A WaMu failure could cost taxpayers some $24 billion, figures Richard Bove, an analyst with the brokerage firm Ladenburg Thalmann.

Pep talk
In a 12-minute conference call with investors on Sept. 8, Fishman offered little in the way of new strategy, opting instead for just some words of inspiration for the troops. "I know I need to hit the ground running, and I'm prepared to do that," he said.

Run he did. In Fishman's first week on the job, WaMu announced it was cooperating with the federal Office of Thrift Supervision to provide more information about its operations and business plans. When credit rating agency Moody's downgraded the bank to junk-bond status citing its limited financial flexibility, WaMu pre-announced its earnings for the third quarter in an effort to soothe investors.

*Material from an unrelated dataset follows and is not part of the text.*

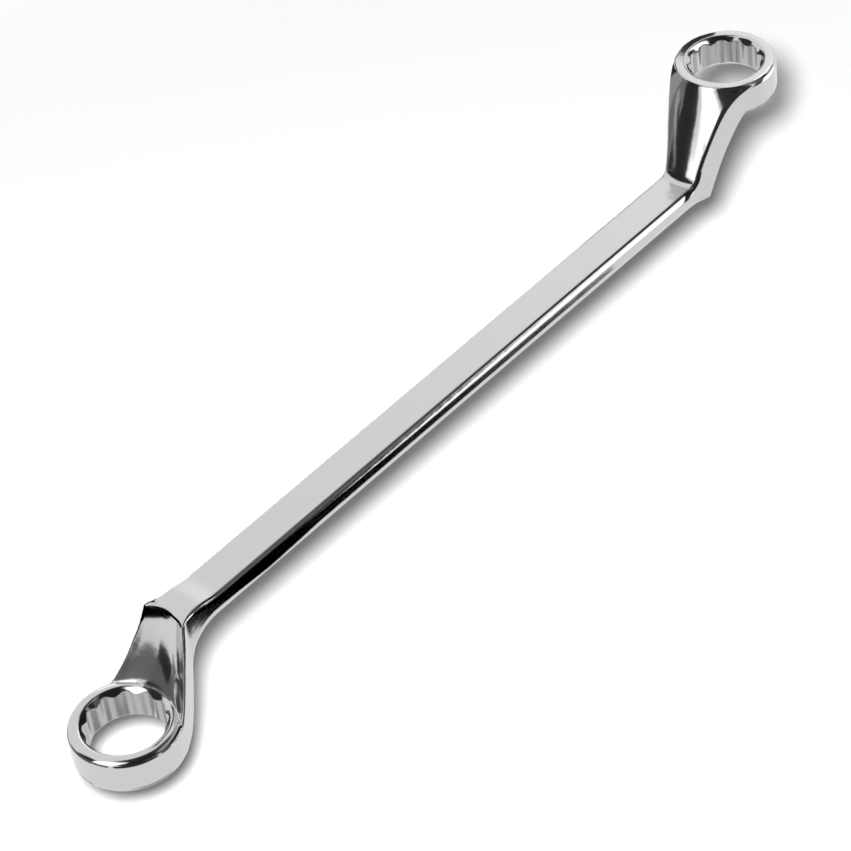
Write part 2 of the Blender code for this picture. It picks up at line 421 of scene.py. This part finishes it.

The bank noted that it had $50 billion in "liquidity" available and capital ratios "significantly above the levels of well-capitalized institutions."

Even so, Fishman has a tough road ahead. WaMu has $239 billion in real estate loans, according to analyst Bove. Some $53 billion of those are the dreaded adjustable-rate loans in which the payments are optional and losses are as high as 35 percent.

In July, Bove put WaMu on a list of several dozen shaky institutions. He figured any bank with nonperforming loans greater than 40 percent of its reserves and equity was in trouble. WaMu's was right at that 40 percent threshold.

Bove's loss estimates are close to that of other analysts. Fred Cannon, a bank analyst at Keefe, Bruyette & Woods, put out a research note on Sept. 15 that estimated WaMu losses could hit $28 billion this year and next. If that were the case, the bank would need to raise a further $5 billion in capital, Cannon said.

Where that money would come from is uncertain. The bank has already raised some $10 billion in the past year, including $7.2 billion in April from a group of private equity investors led by TPG.

White knight?
Many analysts feel Fishman's best bet is to find a merger partner, but there are fewer of those around these days. Bank of America's acquisitive Chief Executive Kenneth Lewis said on Sept. 15 that he had no interest in WaMu. The most likely candidate remains JPMorgan Chase, which allegedly made a $8-per-share offer earlier this year.

Says Nancy Bush, a banking industry analyst with her own firm, NAB Research: "They better hope somebody buys them fast."

Words of support came oddly enough from Moody's analysts after announcing their downgrade last week. David Fanger, a senior vice-president at the firm, said that WaMu, by its nature as a federally insured institution, had some capital-raising advantages over investment banks. Its two main sources of funding are consumer deposits, which are largely stable even in tough times, and loans from the Federal Home Loan Banks system.

In the S&L crisis of the late 1980s and early '90s, financial institutions received similarly poor credit ratings and were able to survive. Some were later acquired by WaMu during its aggressive expansion over the past two decades.

WaMu has lately been luring retail depositors with interest rates on 13-month certificates of deposits offering 4.5 percent, at the very high end of the industry. The firm has some strong retail banking positions, including top market-share positions in Southern California, Miami, and Seattle.

In his conference call on Sept. 8, Fishman dismissed a question about selling bank branches to raise money as "way early." He also said he didn't immediately foresee a need for the bank to raise additional capital. Said Fishman: "The opportunity to create a great national retail franchise has never been better."